### Job:
Write down every entry below once more, exactly.

### Provided material:
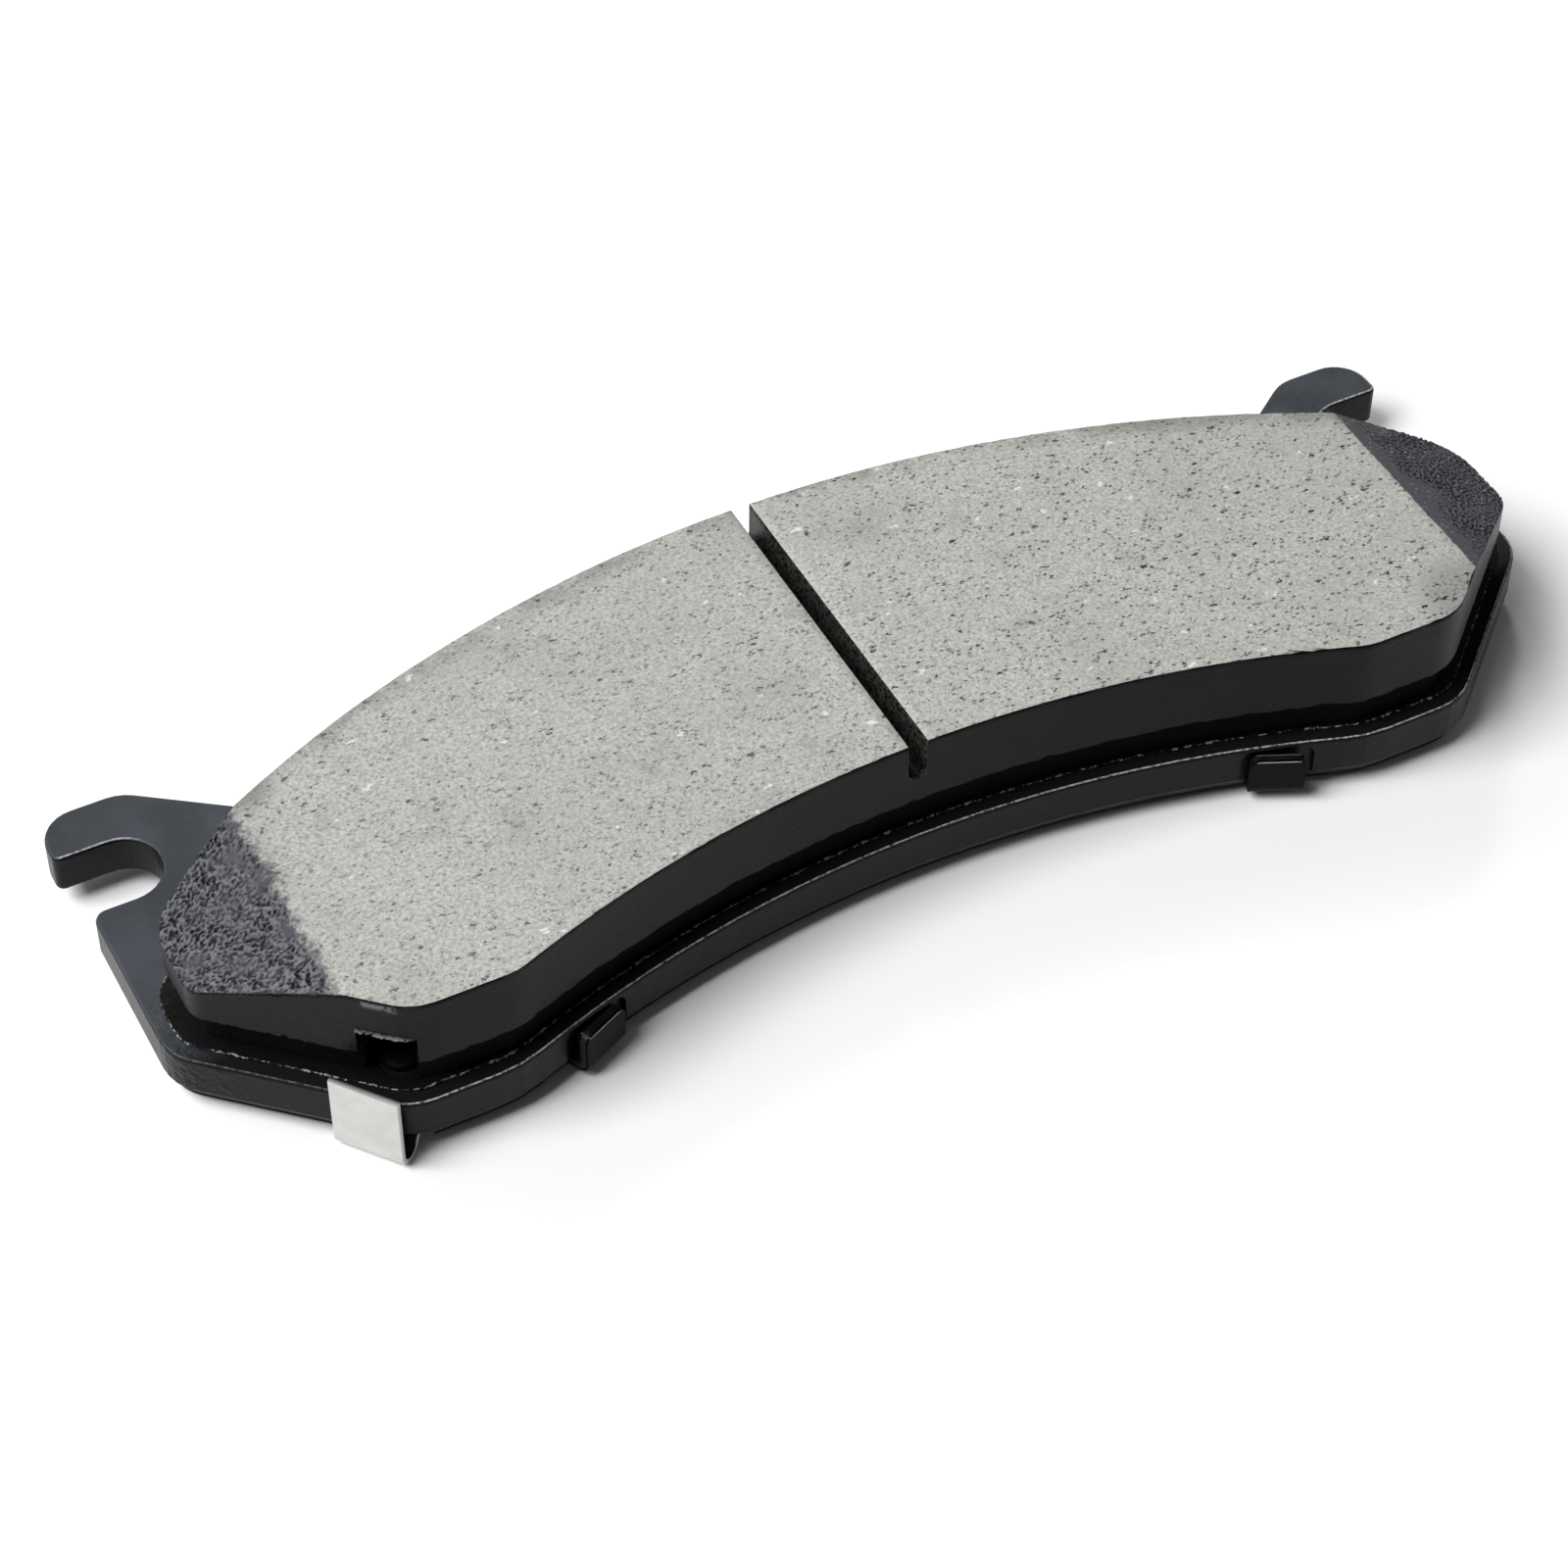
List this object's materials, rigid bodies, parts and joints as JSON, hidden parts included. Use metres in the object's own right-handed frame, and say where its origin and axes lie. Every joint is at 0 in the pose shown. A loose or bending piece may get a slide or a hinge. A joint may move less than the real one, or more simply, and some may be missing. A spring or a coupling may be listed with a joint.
{
  "type": "disc brake pad",
  "caption": "Disc brake pad with a hooked steel backing plate, a slotted friction block with end chamfers, a tabbed shim and a riveted wear indicator.",
  "frame": {"origin": "on the back of the shim, where the caliper's piston presses, on the middle line and 29 mm inward of the friction block's outer edge", "axes": "+X along the pad, +Y to the outer convex edge with the hooks, +Z from the caliper side to the rotor side"},
  "size_m": [0.1992, 0.0667, 0.0249],
  "materials": {
    "friction_compound": "ground friction compound, matt and speckled",
    "underlayer_compound": "moulded, matt black",
    "cured_bond_film": "cured adhesive film, glossy black",
    "powder_coated_steel": "satin dark grey powder coat on steel",
    "shim_adhesive": "pressure-sensitive adhesive film",
    "black_rubber": "satin black nitrile rubber coating",
    "shim_steel": "cold-rolled sheet steel",
    "plated_spring_steel": "bright plated spring steel",
    "rivet_steel": "plain zinc-plated steel"
  },
  "bodies": {
    "root": {"friction_block": "friction_compound", "underlayer": "underlayer_compound", "bond_film": "cured_bond_film", "backing_plate": "powder_coated_steel", "shim_adhesive": "shim_adhesive", "shim_inner_rubber": "black_rubber", "shim_steel_core": "shim_steel", "shim_outer_rubber": "black_rubber", "wear_indicator": "plated_spring_steel", "wear_indicator_rivet": "rivet_steel"}
  },
  "joints": []
}
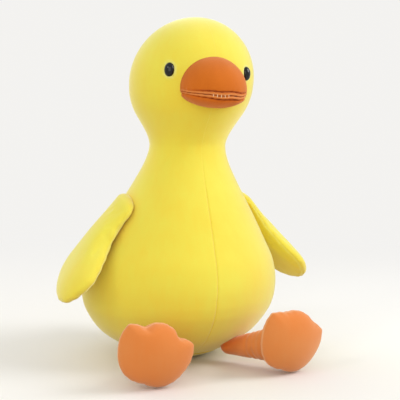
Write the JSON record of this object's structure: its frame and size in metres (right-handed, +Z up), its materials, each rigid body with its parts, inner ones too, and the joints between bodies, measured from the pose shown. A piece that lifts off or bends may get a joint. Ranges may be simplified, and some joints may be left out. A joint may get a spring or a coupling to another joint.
{
  "type": "plush duck",
  "caption": "Sitting stuffed duck with a pear body, round head, domed bill, stem eyes, hanging wings and webbed feet out in front.",
  "frame": {"origin": "centre of the seat's flat face, on the surface the duck sits on", "axes": "+Z up through the crown, -Y the way the duck faces, +X to the duck's own left"},
  "size_m": [0.2962, 0.26, 0.35],
  "materials": {
    "yellow_velour": "short-pile lemon yellow velour, brushed smooth, with sewn seams",
    "bill_velour": "short-pile burnt orange velour",
    "foot_velour": "short-pile peach orange velour with a pale nap on its edges",
    "fibre_filling": "white polyester fibre filling, out of sight",
    "eye_black": "polished black plastic",
    "washer_white": "plain white moulded plastic, out of sight"
  },
  "bodies": {
    "torso": {"body_panel_left": "yellow_velour", "body_panel_right": "yellow_velour", "base_panel": "yellow_velour", "body_stuffing": "fibre_filling", "tail_cover": "yellow_velour", "tail_stuffing": "fibre_filling"},
    "head": {"head_panel_left": "yellow_velour", "head_panel_right": "yellow_velour", "head_stuffing": "fibre_filling", "upper_bill_cover": "bill_velour", "upper_bill_stuffing": "fibre_filling", "lower_bill_cover": "bill_velour", "lower_bill_stuffing": "fibre_filling", "eye_left": "eye_black", "eye_right": "eye_black", "eye_washer_left": "washer_white", "eye_washer_right": "washer_white"},
    "wing_left": {"wing_left_outer_panel": "yellow_velour", "wing_left_inner_panel": "yellow_velour", "wing_left_stuffing": "fibre_filling"},
    "wing_right": {"wing_right_outer_panel": "yellow_velour", "wing_right_inner_panel": "yellow_velour", "wing_right_stuffing": "fibre_filling"},
    "leg_left": {"leg_left_cover": "foot_velour", "leg_left_stuffing": "fibre_filling"},
    "leg_right": {"leg_right_cover": "foot_velour", "leg_right_stuffing": "fibre_filling"},
    "foot_left": {"foot_left_sole": "foot_velour", "foot_left_instep": "foot_velour", "foot_left_stuffing": "fibre_filling"},
    "foot_right": {"foot_right_sole": "foot_velour", "foot_right_instep": "foot_velour", "foot_right_stuffing": "fibre_filling"}
  },
  "joints": [
    {"name": "head_nod", "type": "hinge", "parent": "torso", "child": "head", "pos_m": [0.00988, -0.01399, 0.235], "axis": [1, 0, 0], "range_deg": [-12, 15], "stiffness_Nm_per_rad": 0.8},
    {"name": "wing_left_flap", "type": "hinge", "parent": "torso", "child": "wing_left", "pos_m": [0.07803, 0.00313, 0.16179], "axis": [0.2527, -0.9631, -0.0927], "range_deg": [-3, 60], "stiffness_Nm_per_rad": 0.15},
    {"name": "wing_right_flap", "type": "hinge", "parent": "torso", "child": "wing_right", "pos_m": [-0.06468, -0.02111, 0.16158], "axis": [-0.092, 0.9914, 0.0927], "range_deg": [-3, 60], "stiffness_Nm_per_rad": 0.15},
    {"name": "hip_left", "type": "hinge", "parent": "torso", "child": "leg_left", "pos_m": [0.03719, -0.06441, 0.0109], "axis": [-0.866, -0.5, 0], "range_deg": [-75, 8], "stiffness_Nm_per_rad": 0.3},
    {"name": "hip_right", "type": "hinge", "parent": "torso", "child": "leg_right", "pos_m": [-0.03685, -0.06382, 0.0109], "axis": [-0.866, 0.5, 0], "range_deg": [-75, 8], "stiffness_Nm_per_rad": 0.3},
    {"name": "ankle_left", "type": "hinge", "parent": "leg_left", "child": "foot_left", "pos_m": [0.0616, -0.10669, 0.0149], "axis": [-0.9893, -0.1461, 0], "range_deg": [-30, 10], "stiffness_Nm_per_rad": 0.15},
    {"name": "ankle_right", "type": "hinge", "parent": "leg_right", "child": "foot_right", "pos_m": [-0.0616, -0.10669, 0.0149], "axis": [-0.9893, 0.1461, 0], "range_deg": [-30, 10], "stiffness_Nm_per_rad": 0.15}
  ]
}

### Written answer:
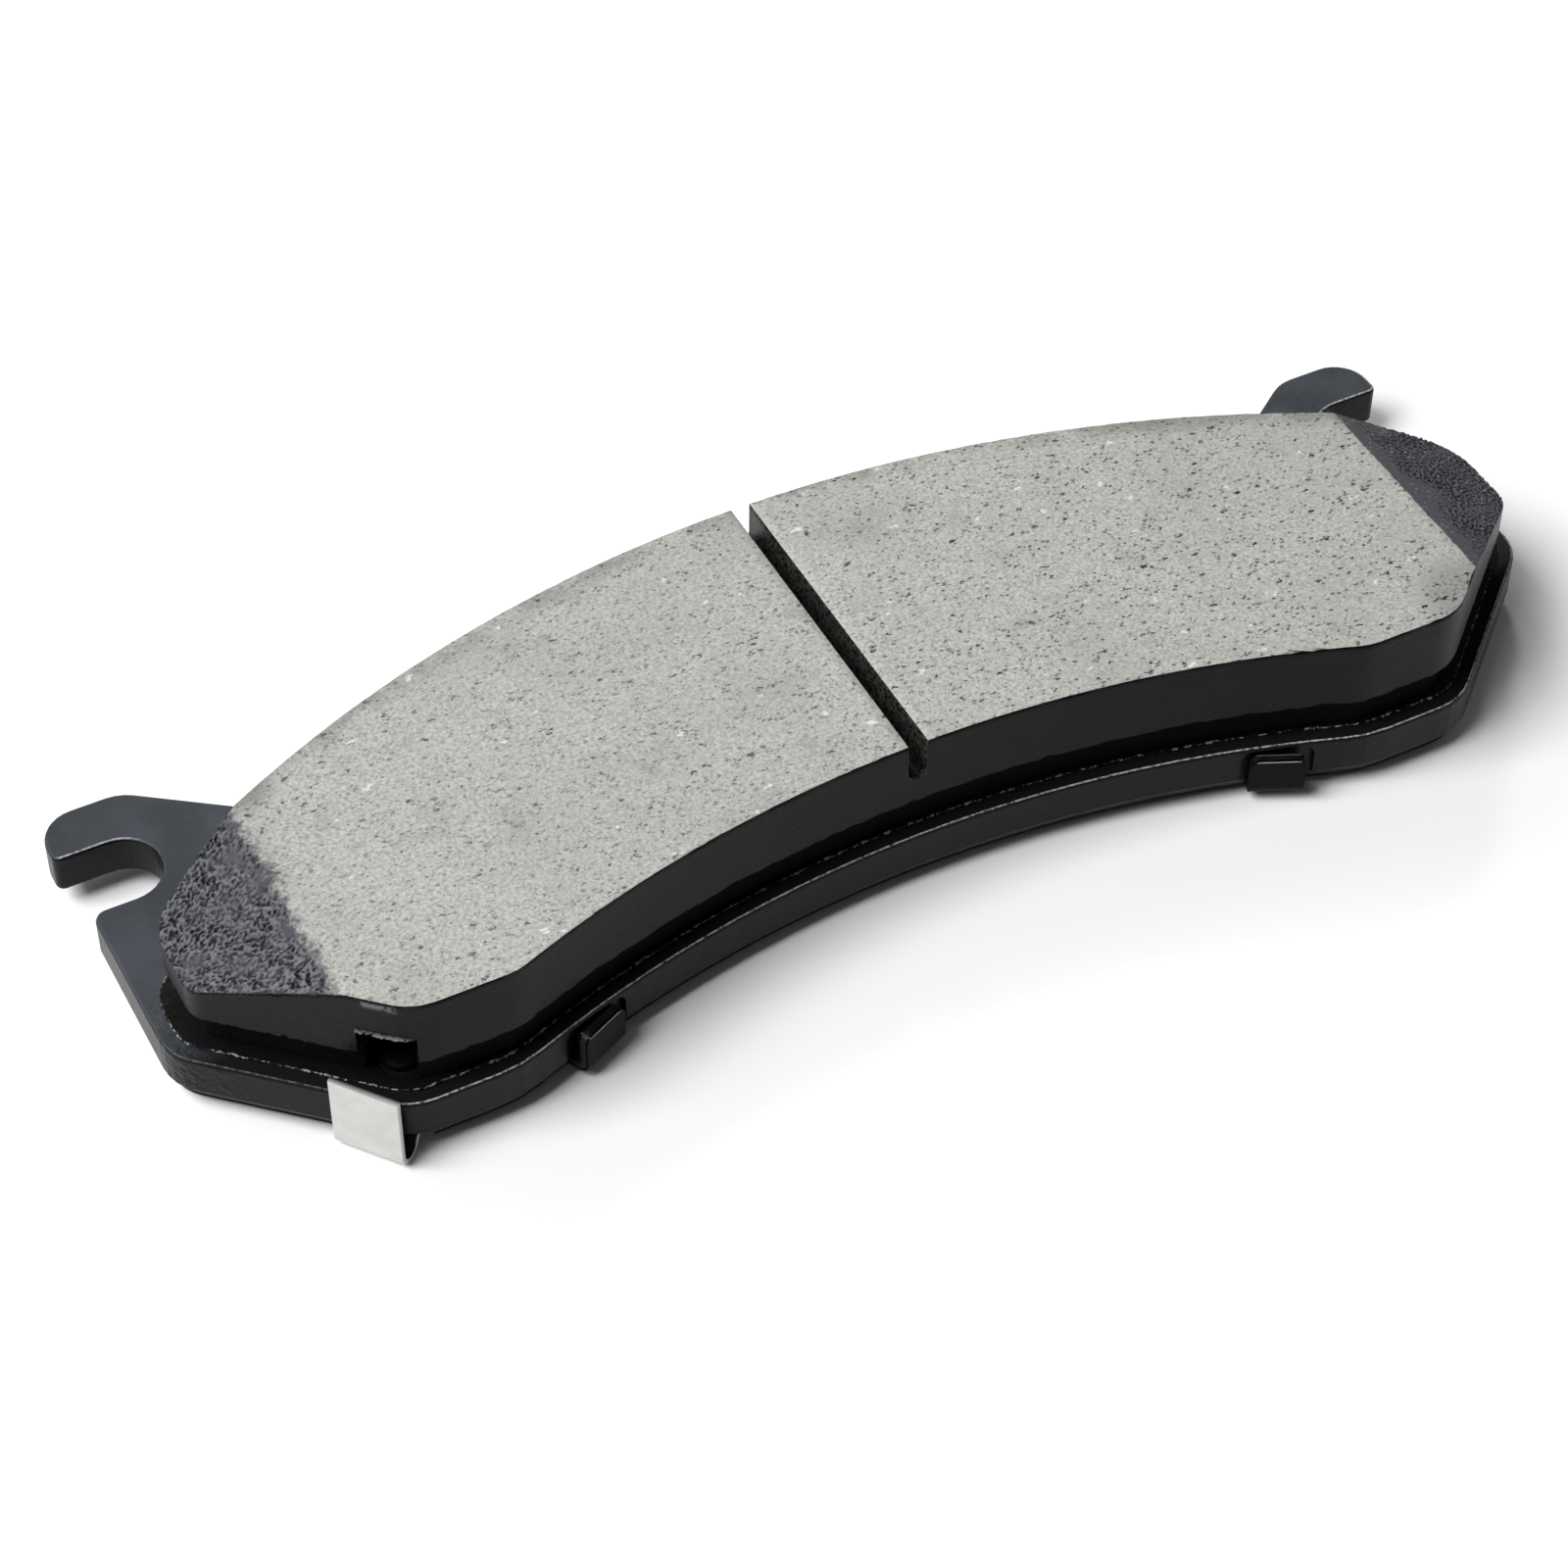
List this object's materials, rigid bodies, parts and joints as JSON, hidden parts included. Use metres in the object's own right-handed frame, and say where its origin and axes lie. Every joint is at 0 in the pose shown. A loose or bending piece may get a slide or a hinge. A joint may move less than the real one, or more simply, and some may be missing. A spring or a coupling may be listed with a joint.
{
  "type": "disc brake pad",
  "caption": "Disc brake pad with a hooked steel backing plate, a slotted friction block with end chamfers, a tabbed shim and a riveted wear indicator.",
  "frame": {"origin": "on the back of the shim, where the caliper's piston presses, on the middle line and 29 mm inward of the friction block's outer edge", "axes": "+X along the pad, +Y to the outer convex edge with the hooks, +Z from the caliper side to the rotor side"},
  "size_m": [0.1992, 0.0667, 0.0249],
  "materials": {
    "friction_compound": "ground friction compound, matt and speckled",
    "underlayer_compound": "moulded, matt black",
    "cured_bond_film": "cured adhesive film, glossy black",
    "powder_coated_steel": "satin dark grey powder coat on steel",
    "shim_adhesive": "pressure-sensitive adhesive film",
    "black_rubber": "satin black nitrile rubber coating",
    "shim_steel": "cold-rolled sheet steel",
    "plated_spring_steel": "bright plated spring steel",
    "rivet_steel": "plain zinc-plated steel"
  },
  "bodies": {
    "root": {"friction_block": "friction_compound", "underlayer": "underlayer_compound", "bond_film": "cured_bond_film", "backing_plate": "powder_coated_steel", "shim_adhesive": "shim_adhesive", "shim_inner_rubber": "black_rubber", "shim_steel_core": "shim_steel", "shim_outer_rubber": "black_rubber", "wear_indicator": "plated_spring_steel", "wear_indicator_rivet": "rivet_steel"}
  },
  "joints": []
}
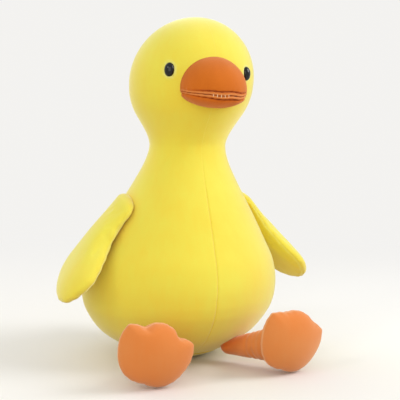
Write the JSON record of this object's structure: its frame and size in metres (right-handed, +Z up), its materials, each rigid body with its parts, inner ones too, and the joints between bodies, measured from the pose shown. A piece that lifts off or bends may get a joint. Ranges may be simplified, and some joints may be left out. A joint may get a spring or a coupling to another joint.
{
  "type": "plush duck",
  "caption": "Sitting stuffed duck with a pear body, round head, domed bill, stem eyes, hanging wings and webbed feet out in front.",
  "frame": {"origin": "centre of the seat's flat face, on the surface the duck sits on", "axes": "+Z up through the crown, -Y the way the duck faces, +X to the duck's own left"},
  "size_m": [0.2962, 0.26, 0.35],
  "materials": {
    "yellow_velour": "short-pile lemon yellow velour, brushed smooth, with sewn seams",
    "bill_velour": "short-pile burnt orange velour",
    "foot_velour": "short-pile peach orange velour with a pale nap on its edges",
    "fibre_filling": "white polyester fibre filling, out of sight",
    "eye_black": "polished black plastic",
    "washer_white": "plain white moulded plastic, out of sight"
  },
  "bodies": {
    "torso": {"body_panel_left": "yellow_velour", "body_panel_right": "yellow_velour", "base_panel": "yellow_velour", "body_stuffing": "fibre_filling", "tail_cover": "yellow_velour", "tail_stuffing": "fibre_filling"},
    "head": {"head_panel_left": "yellow_velour", "head_panel_right": "yellow_velour", "head_stuffing": "fibre_filling", "upper_bill_cover": "bill_velour", "upper_bill_stuffing": "fibre_filling", "lower_bill_cover": "bill_velour", "lower_bill_stuffing": "fibre_filling", "eye_left": "eye_black", "eye_right": "eye_black", "eye_washer_left": "washer_white", "eye_washer_right": "washer_white"},
    "wing_left": {"wing_left_outer_panel": "yellow_velour", "wing_left_inner_panel": "yellow_velour", "wing_left_stuffing": "fibre_filling"},
    "wing_right": {"wing_right_outer_panel": "yellow_velour", "wing_right_inner_panel": "yellow_velour", "wing_right_stuffing": "fibre_filling"},
    "leg_left": {"leg_left_cover": "foot_velour", "leg_left_stuffing": "fibre_filling"},
    "leg_right": {"leg_right_cover": "foot_velour", "leg_right_stuffing": "fibre_filling"},
    "foot_left": {"foot_left_sole": "foot_velour", "foot_left_instep": "foot_velour", "foot_left_stuffing": "fibre_filling"},
    "foot_right": {"foot_right_sole": "foot_velour", "foot_right_instep": "foot_velour", "foot_right_stuffing": "fibre_filling"}
  },
  "joints": [
    {"name": "head_nod", "type": "hinge", "parent": "torso", "child": "head", "pos_m": [0.00988, -0.01399, 0.235], "axis": [1, 0, 0], "range_deg": [-12, 15], "stiffness_Nm_per_rad": 0.8},
    {"name": "wing_left_flap", "type": "hinge", "parent": "torso", "child": "wing_left", "pos_m": [0.07803, 0.00313, 0.16179], "axis": [0.2527, -0.9631, -0.0927], "range_deg": [-3, 60], "stiffness_Nm_per_rad": 0.15},
    {"name": "wing_right_flap", "type": "hinge", "parent": "torso", "child": "wing_right", "pos_m": [-0.06468, -0.02111, 0.16158], "axis": [-0.092, 0.9914, 0.0927], "range_deg": [-3, 60], "stiffness_Nm_per_rad": 0.15},
    {"name": "hip_left", "type": "hinge", "parent": "torso", "child": "leg_left", "pos_m": [0.03719, -0.06441, 0.0109], "axis": [-0.866, -0.5, 0], "range_deg": [-75, 8], "stiffness_Nm_per_rad": 0.3},
    {"name": "hip_right", "type": "hinge", "parent": "torso", "child": "leg_right", "pos_m": [-0.03685, -0.06382, 0.0109], "axis": [-0.866, 0.5, 0], "range_deg": [-75, 8], "stiffness_Nm_per_rad": 0.3},
    {"name": "ankle_left", "type": "hinge", "parent": "leg_left", "child": "foot_left", "pos_m": [0.0616, -0.10669, 0.0149], "axis": [-0.9893, -0.1461, 0], "range_deg": [-30, 10], "stiffness_Nm_per_rad": 0.15},
    {"name": "ankle_right", "type": "hinge", "parent": "leg_right", "child": "foot_right", "pos_m": [-0.0616, -0.10669, 0.0149], "axis": [-0.9893, 0.1461, 0], "range_deg": [-30, 10], "stiffness_Nm_per_rad": 0.15}
  ]
}